Pero otras veces era su amor al recogimiento y soledad lo que le llevaba a retirarse de las turbas, aunque sólo fuese por horas, ya solo[316], ya con sus apóstoles[317]. En el retiro, donde a menudo le veremos entregado a prolongadas oraciones, cobraba su alma nuevas fuerzas. Aprovechaba también estos retiros para educar más holgadamente a los Doce. Es muy significativa en este punto una locución usada por San Lucas[318], pues denota una costumbre propiamente dicha. Varios de los más importantes misterios de la vida de Cristo, como el bautismo, las tentaciones, la agonía de Getsemaní, tuvieron lugar en sitios más o menos solitarios. Y a este amor al retiro asoció siempre Jesús grande amor al silencio, aun en aquellos períodos en que había de multiplicar sus discursos. El Verbum silens de la vida oculta guardó hasta el fin sus hábitos de silencio, y ni una palabra ociosa brotó jamás de sus labios.

Réstanos, por fin, considerar en el temperamento moral del Salvador dos cualidades de orden general: la sencillez y la serenidad, en las que no se ha parado bastante la atención. Nada menos complicado que su carácter, recto y franco. Sus palabras, aun siendo muy de notar desde muchos puntos de vista, carecen de afeites y aderezos que puedan falsear el sentido; son siempre límpidas, como su alma. Lo mismo para con sus enemigos que para con sus amigos procede siempre con lealtad perfecta; así se comprende el horror que le causaba la hipocresía de los fariseos y de los escribas, contra la que no cesaba de protestar[319]. Hubieron de reconocer, como por fuerza, esta sinceridad aquellos taimados que cierto día le dirigieron este interesado elogio[320]: «Maestro, sabemos que eres veraz y que enseñas el camino de Dios en verdad sin preocuparte de personas.» Publicó la verdad con celo infatigable, y así pudo, con pleno derecho, decir a Pilato[321] que había venido a dar testimonio de la verdad.

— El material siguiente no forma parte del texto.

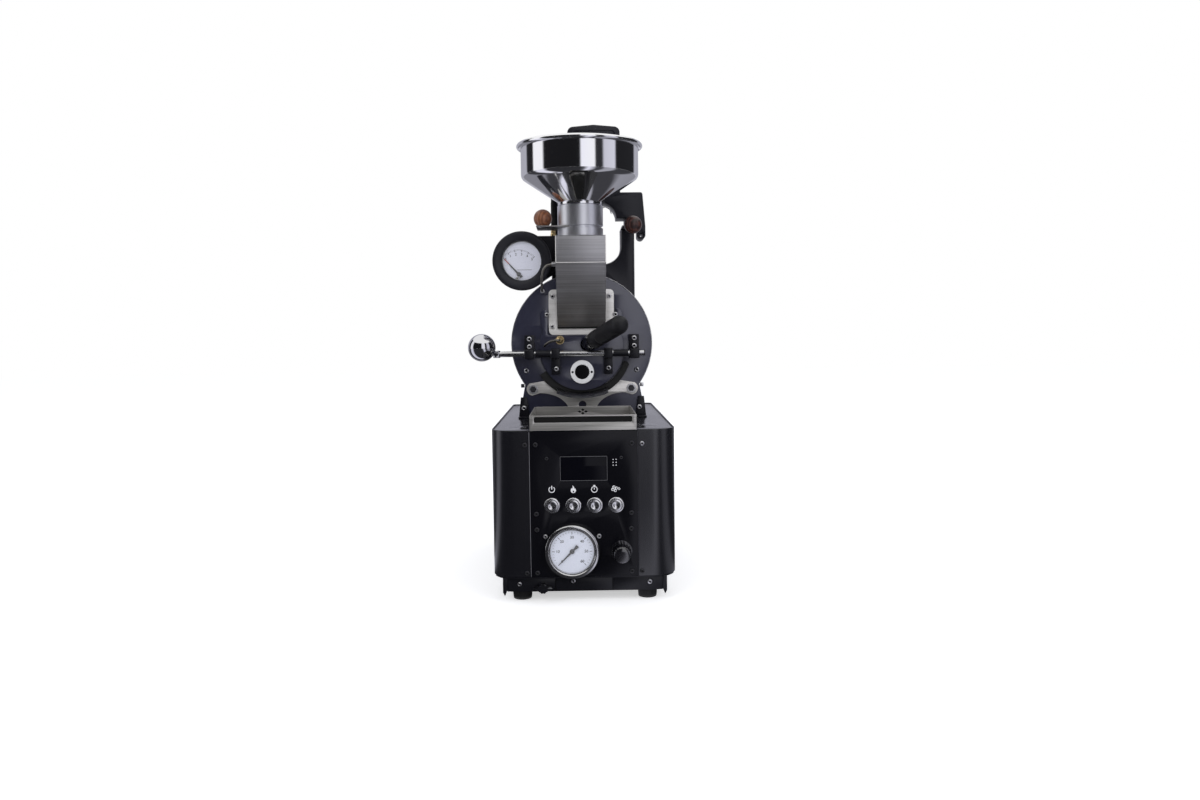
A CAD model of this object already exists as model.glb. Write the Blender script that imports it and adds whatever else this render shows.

Esta verdad hubo de promulgarla bajo formas nuevas, delicadas, difíciles de expresar y de dar a entender; fuele preciso levantarse contra un sistema religioso cuyo tiempo había pasado ya, y contra prejuicios inveterados; tuvo que reformar a un pueblo sometido a la nefasta influencia de hombres poderosos, enseñar dogmas revelados, establecer su propia misión sobre las ruinas de lo pasado; pero su rectitud y su sencillez se juntaron a su valor, y sin dejarse intimidar hizo oír en toda la Palestina el Evangelio del reino de los cielos, y lo que es más, consiguió que lo aceptasen muchos de sus compatriotas. Despreciando la vana y nociva popularidad, siguió derechamente su camino, como caballero sin miedo y sin tacha, atacando el error y el mal dondequiera que los halló. Como dijo San Pedro[322], citando a Isaías[323]: Non inventus est dolus in ore ejus, nadie pudo hallar en sus labios ni palabra mentirosa, ni aserción hecha a la ligera, ni la más leve adulación.